By Mark Cotter
Tired and lazy are two very different conditions. My department responds to plenty of fire calls--almost 3,000 last year. That may not be "busy" compared to some communities, and most of these are not actual fires, but it's certainly more calls than most of my previous departments responded to. I ran 13 alarms on a recent 24-hour tour, none of which (amazingly) was an automatic fire alarm. It's not unusual for us to go directly from one call to another.
Suffice it to say, we have ample opportunities to perform the basics of the response sequence: note address and nature; don person protective equipment (PPE); climb into seat; connect seatbelt; attach SCBA; check all gear for readiness; wait, watch, and listen. Most times, this sequence is partly reversed (i.e., SCBA and some PPE is removed) en route as additional information is received from units already on scene, either releasing us or downgrading our involvement to nonemergency functions.
Other times, we arrive still in full regalia, yet quickly determine the report of an emergency to be erroneous or exaggerated. It is actually in the minority of situations in which we find ourselves at a scene that is as bad as was reported; rarer still if such a call was initiated by an automatic device. This "alarm roulette" is repeated each time we are dispatched, and it is human nature that most of us eventually begin to weigh the odds of a real incident versus the difficulty in performing all of the preparations required.

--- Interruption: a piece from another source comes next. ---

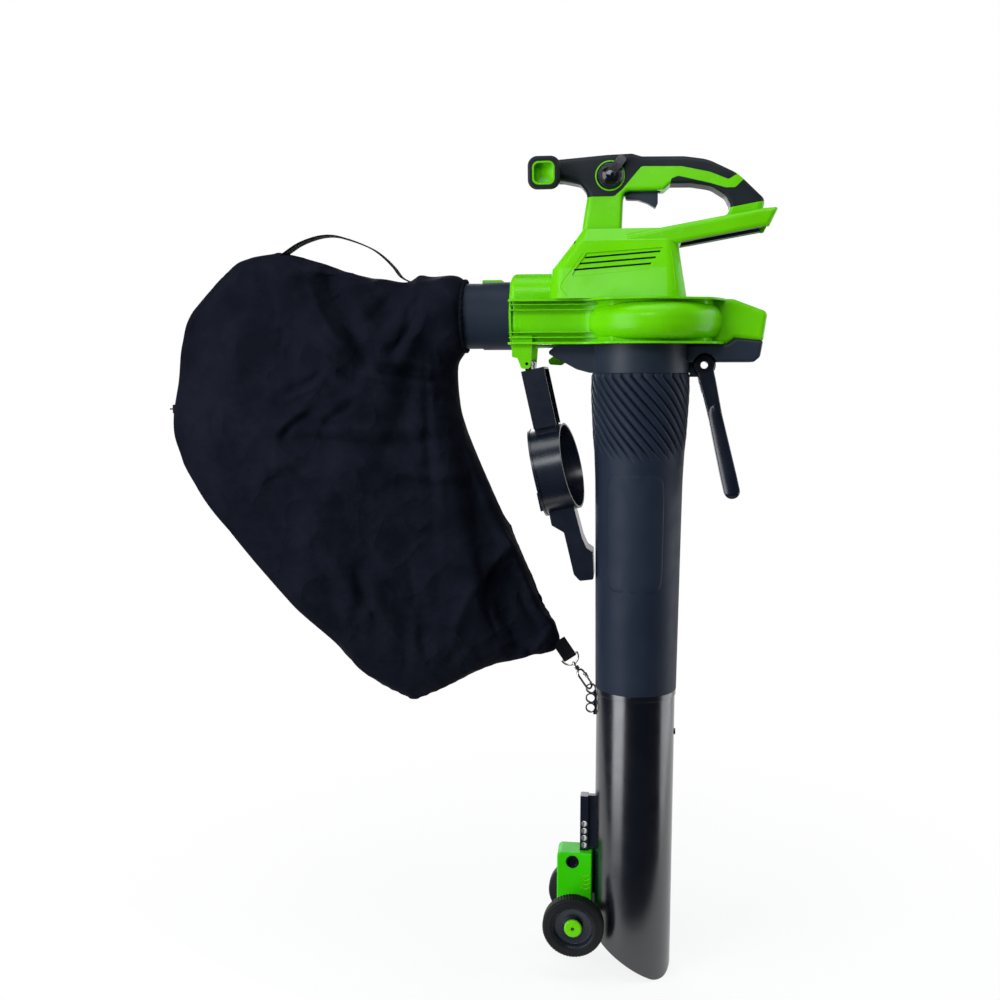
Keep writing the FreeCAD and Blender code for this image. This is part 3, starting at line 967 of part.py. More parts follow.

From a frequency of occurrence perspective, laziness as a strategy is certainly the easy winner. Most of the time, there will be no repercussions if we skimp on preparation, either because the incident did not require it or the rest of the crew was just as unprepared, so nobody comments. Displaying surprise to onlookers on your arrival will actually fool many of them who already view the incident as shocking, as long as they forget you had received advance knowledge of the situation and controlling such emergencies is supposedly something for which you are trained.
Such bad habits begin to creep up on us. First, we may just mechanically dress in our gear and climb aboard, confident that our officer will tell us what we need to do. Later, neglecting the SCBA becomes a regular habit, with the rationale that we can always don it if we need it. Worse behaviors can develop and involve all members of the crew.

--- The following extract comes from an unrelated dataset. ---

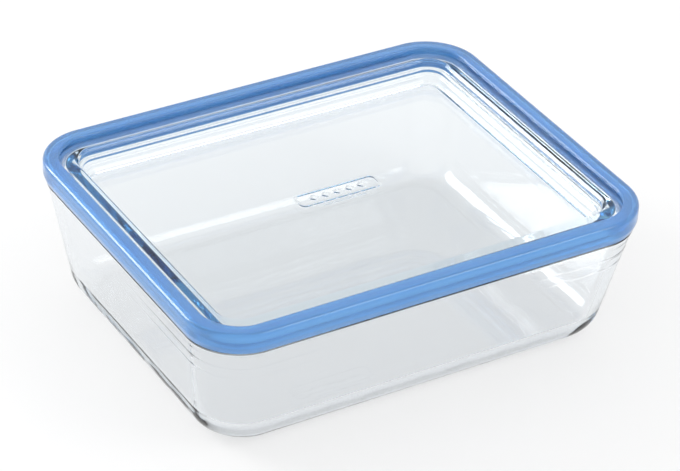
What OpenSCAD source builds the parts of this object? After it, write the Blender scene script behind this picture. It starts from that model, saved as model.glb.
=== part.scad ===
// Rectangular glass storage dish with a sunken glass lid held in a soft plastic sealing ring.
// The origin is the centre of the base, X runs along the long side and Z points up.

/* [Overall] */
// length over the sealing ring
body_l = 220; // [180:1:280]
// width over the sealing ring
body_w = 175; // [150:1:230]
// height of the closed container, from the base to the top of the ring
body_h = 68; // [55:1:90]
// corner radius of the ring's outer face
corner_r = 25.3; // [25.2:0.1:32]

/* [Dish] */
// how far the rim stands inside the ring's outer face
rim_inset = 1.4; // [1:0.1:1.6]
// inset of the wall at the base, on the short sides
base_inset_x = 11; // [6:0.5:14]
// inset of the wall at the base, on the long sides
base_inset_y = 12.6; // [6:0.5:14]
// thickness of the walls
wall_t = 4.2; // [3.5:0.1:4.3]
// thickness of the floor
floor_t = 4.6; // [3.5:0.1:7]
// outer rounding between wall and base
foot_r = 14; // [8:0.5:16]
// inner rounding between wall and floor
floor_r = 10; // [5:0.5:14]
// corner radius of the outer wall, low down
base_corner_r = 22.5; // [18:0.5:25]
// rounding along the rim
rim_r = 1.3; // [0.6:0.1:1.6]

/* [Lid glass] */
// thickness of the pressed glass
lid_t = 4; // [3:0.1:4.2]
// how far the ledge lies below the top of the ring
ledge_drop = 1.9; // [1.2:0.1:3]
// how far the sunken panel lies below the ledge
panel_drop = 9.8; // [8:0.1:10.2]
// inset of the edge where the ledge turns down
sink_inset = 14.6; // [14:0.1:15]
// slope of the sunken wall, in degrees
sink_angle = 58; // [55:1:60]
// rounding of the edge where the ledge turns down
sink_edge_r = 1.5; // [0.8:0.1:2]
// rounding between the sunken wall and the panel
sink_foot_r = 2.5; // [1:0.5:3]
// inset of the steep face under the ledge, at its top
under_inset = 10.5; // [10:0.1:11]
// how far that steep face leans in on its way down
under_lean = 1; // [0.5:0.1:1.5]
// inset of the line where the underside reaches the flat of the panel
under_flat_inset = 16.5; // [15.5:0.1:18]
// length of the raised frame near the middle of the panel
mark_l = 41; // [30:1:50]
// width of the raised frame
mark_w = 9.6; // [8:0.1:14]
// how far the frame lies from the middle of the panel, lengthways
mark_x = 2.9; // [-5:0.1:5]
// how far the frame lies from the middle of the panel, across
mark_y = 5.8; // [-8:0.1:8]
// how far the frame stands above the panel
mark_rise = 0.3; // [0.2:0.05:0.5]

/* [Sealing ring] */
// height of the ring above the dish rim
ring_h = 10; // [9.5:0.1:11]
// width of the ring on top
ring_w = 7.2; // [6:0.1:8]
// width of the soft jaw under the glass
jaw_w = 8.6; // [8.3:0.1:9]
// how far the lip reaches down inside the dish
lip_drop = 2; // [1:0.1:2.5]
// thickness of the lip
lip_t = 1.7; // [1:0.1:1.7]
// width of the plastic outside the glass edge
cover_t = 2.2; // [1.5:0.1:3]
// rounding of the ring's outer top edge
ring_edge_r = 1.7; // [1:0.1:2.5]
// rounding of the ring's inner top edge
ring_inner_r = 0.9; // [0.5:0.1:1]
// how far the outer face draws in at the bottom
ring_draft = 1; // [0.5:0.1:1.3]
// height over which the outer face draws in
ring_draft_h = 3; // [2:0.1:4]

/* [Hidden] */
$fn = 96;
rim_z = body_h - ring_h;
ledge_z = body_h - ledge_drop;
flange_z = ledge_z - lid_t;
panel_z = ledge_z - panel_drop;
panel_under_z = panel_z - lid_t;
lip_z = rim_z - lip_drop;

// the sunken wall: where its slope meets the panel
sink_run = panel_drop / tan(sink_angle);
sink_end = sink_inset + sink_run;

// its underside: a steep face below the ledge, then a slope to the flat of the panel
under_edge = [-under_inset, flange_z];
under_knee = [-under_inset - under_lean, panel_z + 0.2];
under_flat = [-under_flat_inset, panel_under_z];
steep_angle = atan2(flange_z - under_knee.y, under_lean);
slope_angle = atan2(under_knee.y - panel_under_z, under_knee.x - under_flat.x);
under_edge_r = 1;
under_knee_r = 1.5;
under_flat_r = 1.5;

// the raised frame on the panel
mark_line = 0.8;
mark_corner_r = 3;
mark_sink = 0.2;
lozenge_side = 2.4;
lozenge_pitch = 6;
lozenge_last = 2;

// the dish: how its walls lean and where its roundings start
corner_steps = 12;
arc_steps = 8;
rim_steps = 4;
lean_x = atan((base_inset_x - rim_inset) / rim_z);
lean_y = atan((base_inset_y - rim_inset) / rim_z);
rim_corner_r = corner_r - rim_inset;
foot_shrink = 0.85;

// a ring with the section given in 2D, x outward from the outer face and y up
module around() {
    run_x = body_l - 2 * corner_r;
    run_y = body_w - 2 * corner_r;
    for (turn = [0, 180]) {
        rotate([0, 0, turn])
            side(body_w / 2, run_x)
                children();
        rotate([0, 0, turn + 90])
            side(body_l / 2, run_y)
                children();
    }
    for (quarter = [0:3]) {
        translate([corner_x(quarter) * run_x / 2, corner_y(quarter) * run_y / 2, 0])
            rotate([0, 0, quarter * 90])
                rotate_extrude(angle = 90)
                    translate([corner_r, 0])
                        children();
    }
}

// one straight side of the ring, half_across from the middle
module side(half_across, run) {
    translate([-run / 2, half_across, 0])
        rotate([90, 0, 90])
            linear_extrude(height = run)
                children();
}

// the sign of each corner's X and Y, counted from the +X +Y corner
function corner_x(quarter) = (quarter == 0 || quarter == 3) ? 1 : -1;
function corner_y(quarter) = (quarter < 2) ? 1 : -1;

// what lies between a corner at p and an arc of radius r that touches both its legs:
// the legs leave p at the angles leg_a and leg_b, less than a half turn apart
module corner_web(p, r, leg_a, leg_b) {
    half = abs(leg_b - leg_a) / 2;
    reach = r / tan(half);
    middle = (leg_a + leg_b) / 2;
    difference() {
        polygon([
            p,
            p + reach * [cos(leg_a), sin(leg_a)],
            p + reach * [cos(leg_b), sin(leg_b)]
        ]);
        translate(p + r / sin(half) * [cos(middle), sin(middle)])
            circle(r = r);
    }
}

// section of the lid glass, from the edge in the ring's groove to the panel
module lid_section() {
    union() {
        difference() {
            polygon([
                [-cover_t, flange_z],
                [-cover_t, ledge_z],
                [-sink_inset, ledge_z],
                [-sink_end, panel_z],
                [-corner_r, panel_z],
                [-corner_r, panel_under_z],
                under_flat,
                under_knee,
                under_edge
            ]);
            corner_web([-sink_inset, ledge_z], sink_edge_r, 0, -180 + sink_angle);
            corner_web(under_flat, under_flat_r, 180, slope_angle);
            corner_web(under_knee, under_knee_r, steep_angle, 180 + slope_angle);
        }
        corner_web([-sink_end, panel_z], sink_foot_r, 180, sink_angle);
        corner_web(under_edge, under_edge_r, 0, -180 + steep_angle);
    }
}

// a flat rectangle with round corners
module rounded_rect(l, w, r) {
    square([l - 2 * r, w], center = true);
    square([l, w - 2 * r], center = true);
    for (x = [-1, 1], y = [-1, 1]) {
        translate([x * (l / 2 - r), y * (w / 2 - r)])
            circle(r = r);
    }
}

// the raised frame and the row of lozenges in it
module panel_mark() {
    translate([mark_x, mark_y, panel_z - mark_sink]) {
        linear_extrude(height = mark_sink + mark_rise) {
            difference() {
                rounded_rect(mark_l, mark_w, mark_corner_r);
                rounded_rect(mark_l - 2 * mark_line, mark_w - 2 * mark_line, mark_corner_r - mark_line);
            }
            for (i = [-lozenge_last:lozenge_last]) {
                translate([i * lozenge_pitch, 0])
                    rotate(45)
                        square(lozenge_side, center = true);
            }
        }
    }
}

// pressed glass lid: a flat ledge all round and a sunken panel
module lid_glass() {
    color([0.93, 0.97, 0.98, 0.35])
        union() {
            around()
                lid_section();
            translate([0, 0, panel_under_z + lid_t / 2])
                cube([body_l - 2 * corner_r, body_w - 2 * corner_r, lid_t], center = true);
            panel_mark();
        }
}

// section of the soft ring: a jaw above the glass edge, a jaw below it and a lip
module ring_section() {
    difference() {
        polygon([
            [-ring_draft, rim_z],
            [0, rim_z + ring_draft_h],
            [0, body_h],
            [-ring_w, body_h],
            [-ring_w, ledge_z],
            [-cover_t, ledge_z],
            [-cover_t, flange_z],
            [-jaw_w, flange_z],
            [-jaw_w, lip_z],
            [-jaw_w + lip_t, lip_z],
            [-jaw_w + lip_t, rim_z]
        ]);
        corner_web([0, body_h], ring_edge_r, 180, 270);
        corner_web([-ring_w, body_h], ring_inner_r, 0, -90);
    }
}

// soft plastic ring that grips the lid glass and rests on the dish rim
module sealing_ring() {
    color([0.30, 0.53, 0.85])
        around()
            ring_section();
}

// a loop of points: a rectangle with round corners, inset from the outer size, at height z
function loop(inset_x, inset_y, r, z) = [
    for (quarter = [0:3], i = [0:corner_steps])
        let (a = 90 * (quarter + i / corner_steps))
            [
                corner_x(quarter) * (body_l / 2 - inset_x - r) + r * cos(a),
                corner_y(quarter) * (body_w / 2 - inset_y - r) + r * sin(a),
                z
            ]
];

// inset of the outer wall at height z, and its corner radius there
function wall_x(z) = rim_inset + (rim_z - z) * tan(lean_x);
function wall_y(z) = rim_inset + (rim_z - z) * tan(lean_y);
function wall_r(z) = base_corner_r + (rim_corner_r - base_corner_r) * z / rim_z;

// how far a rounding of radius r has drawn in from the leaning wall, at the angle a from straight down
function drawn_in(r, lean, a) = r * tan((90 - lean) / 2) - r * sin(a);

// rounding of the foot (back = 0) and of the floor (back = wall thickness), from the flat outward
function foot_loop(r, flat_z, back, a) =
    let (
        z = flat_z + r * (1 - cos(a)),
        in_x = wall_x(flat_z) + back / cos(lean_x) + drawn_in(r, lean_x, a),
        in_y = wall_y(flat_z) + back / cos(lean_y) + drawn_in(r, lean_y, a),
        past = in_x - wall_x(z) - back / cos(lean_x)
    )
    loop(in_x, in_y, wall_r(z) - back - foot_shrink * past, z);

// rounding of the rim, outer side (back = 0) or inner side, a measured up from level
function rim_loop(back, a) =
    let (
        away = rim_r * (1 - cos(a)),
        in_x = (back == 0) ? rim_inset + away : rim_inset + back / cos(lean_x) - away,
        in_y = (back == 0) ? rim_inset + away : rim_inset + back / cos(lean_y) - away,
        r = (back == 0) ? rim_corner_r - away : rim_corner_r - back + away
    )
    loop(in_x, in_y, r, rim_z - rim_r * (1 - sin(a)));

// pressed glass dish with leaning walls, closed below and open above
module dish() {
    foot_end = 90 - max(lean_x, lean_y);
    loops = concat(
        [for (i = [0:arc_steps]) foot_loop(foot_r, 0, 0, foot_end * i / arc_steps)],
        [for (i = [0:rim_steps]) rim_loop(0, 90 * i / rim_steps)],
        [for (i = [rim_steps:-1:0]) rim_loop(wall_t, 90 * i / rim_steps)],
        [for (i = [arc_steps:-1:0]) foot_loop(floor_r, floor_t, wall_t, foot_end * i / arc_steps)]
    );
    count = 4 * (corner_steps + 1);
    last = len(loops) - 1;
    color([0.93, 0.97, 0.98, 0.35])
        polyhedron(
            points = [for (l = loops) each l],
            faces = concat(
                [[for (i = [0:count - 1]) i]],
                [
                    for (k = [0:last - 1], i = [0:count - 1], half = [0, 1])
                        let (
                            j = (i + 1) % count,
                            a = k * count + i,
                            b = k * count + j,
                            c = a + count,
                            d = b + count
                        )
                            (half == 0) ? [a, c, b] : [b, c, d]
                ],
                [[for (i = [count - 1:-1:0]) last * count + i]]
            )
        );
}

dish();
lid_glass();
sealing_ring();
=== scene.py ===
"""Glass storage dish with a sunken glass lid in a soft plastic sealing ring, built round the
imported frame."""
import math

import bpy
import numpy as np
from mathutils import Matrix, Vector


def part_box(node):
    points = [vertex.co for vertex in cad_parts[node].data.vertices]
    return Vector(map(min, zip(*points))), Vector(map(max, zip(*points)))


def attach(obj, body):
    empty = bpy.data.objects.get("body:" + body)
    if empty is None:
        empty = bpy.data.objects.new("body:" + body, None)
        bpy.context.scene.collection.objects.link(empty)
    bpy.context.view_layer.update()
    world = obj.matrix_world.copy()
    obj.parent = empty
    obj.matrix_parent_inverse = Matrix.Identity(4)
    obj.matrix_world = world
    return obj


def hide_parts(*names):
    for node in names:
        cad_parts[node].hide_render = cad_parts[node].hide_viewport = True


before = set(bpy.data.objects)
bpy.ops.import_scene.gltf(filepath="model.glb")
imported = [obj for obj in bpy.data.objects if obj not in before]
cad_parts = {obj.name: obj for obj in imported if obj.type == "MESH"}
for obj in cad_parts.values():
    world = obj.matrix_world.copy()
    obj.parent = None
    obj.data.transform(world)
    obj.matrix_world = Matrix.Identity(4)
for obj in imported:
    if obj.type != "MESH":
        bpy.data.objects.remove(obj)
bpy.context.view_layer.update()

MM = 0.001

# ---------------------------------------------------------------- sizes
# The frame's boxes give the outer sizes. Insets are measured in from the ring's outer face.
dish_high = np.array(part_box("dish")[1])
lid_low = np.array(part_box("lid_glass")[0])
ring_high = np.array(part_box("sealing_ring")[1])

HALF = ring_high[:2].copy()                 # half length and half width over the ring
CORNER = 25.3 * MM                          # corner radius of the ring's outer face
TOP = ring_high[2]
RIM = dish_high[2]
RIM_INSET = HALF[0] - dish_high[0]
LEDGE = TOP - 1.9 * MM                      # height of the ledge, the lid's highest glass
LID_T = 4.0 * MM
FLANGE = LEDGE - LID_T                      # underside of the ledge
PANEL = lid_low[2] + LID_T                  # top of the sunken panel
GLASS_EDGE = 2.3 * MM                       # inset of the lid glass's outer edge
MARK_AT = np.array([2.9, 5.8]) * MM         # middle of the raised mark


# ---------------------------------------------------------------- shapes
def around(corner_steps, long_steps, short_steps):
    """Walks once round a rectangle with round corners, from the middle of the +X side, and gives
    for each point its place on the rectangle of corner centres (-1 to 1 both ways) and its
    outward normal. A point at half size h and corner radius r is place * (h - r) + normal * r."""
    turn = np.linspace(0, math.pi / 2, corner_steps + 1)
    places, normals = [], []
    signs = [(1, 1), (-1, 1), (-1, -1), (1, -1)]
    steps = [long_steps, short_steps, long_steps, short_steps]
    for quarter, (sign, count) in enumerate(zip(signs, steps)):
        angle = turn + quarter * math.pi / 2
        places.append(np.tile(sign, (len(angle), 1)))
        normals.append(np.stack([np.cos(angle), np.sin(angle)], -1))
        share = np.arange(1, count)[:, None] / count
        after = signs[(quarter + 1) % 4]
        places.append(np.array(sign) * (1 - share) + np.array(after) * share)
        normals.append(np.tile(np.round(normals[-1][-1], 9), (count - 1, 1)))
    return (np.concatenate(places).astype(float), np.concatenate(normals))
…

The danger with this type of roulette is not the odds but the severe downside of being wrong: delays, failure, injury, and death. These are all very bad outcomes, yet eminently avoidable with a consistently proper approach. We usually cannot help becoming tired, but laziness is a choice.
Other manifestations of lack of preparation are less visible but no less malignant. Consider the effect of using standard assignments to handle so many "routine" calls that have almost predictable outcomes (such as vehicle fires, fuel spills, and even room-and-contents fires). After developing comprehensive standard operation procedures (SOPs), obtaining the proper equipment, and training regularly, we might finally develop a degree of confidence in the abilities of ourselves and our company. Fires succumb to our aggressive and efficient attack. Victims are extricated smoothly with our expert use of tools. Spilled materials are familiar and well-behaved, readily absorbed and contained. It's easy to become complacent about our need to continue to study and practice.
Then along comes a "simple" small fire that is separated from us by a lock that we have never encountered; a victim is trapped in a new model car that might have airbags at every window but we're unable to tell; or a combination of circumstances occurs that our team has never practiced performing together, such as a need for simultaneous ventilation and extinguishment. The self-assurance that comes from frequent responses to nonincidents and even "routine" working calls, can lull us into overconfidence or even arrogance.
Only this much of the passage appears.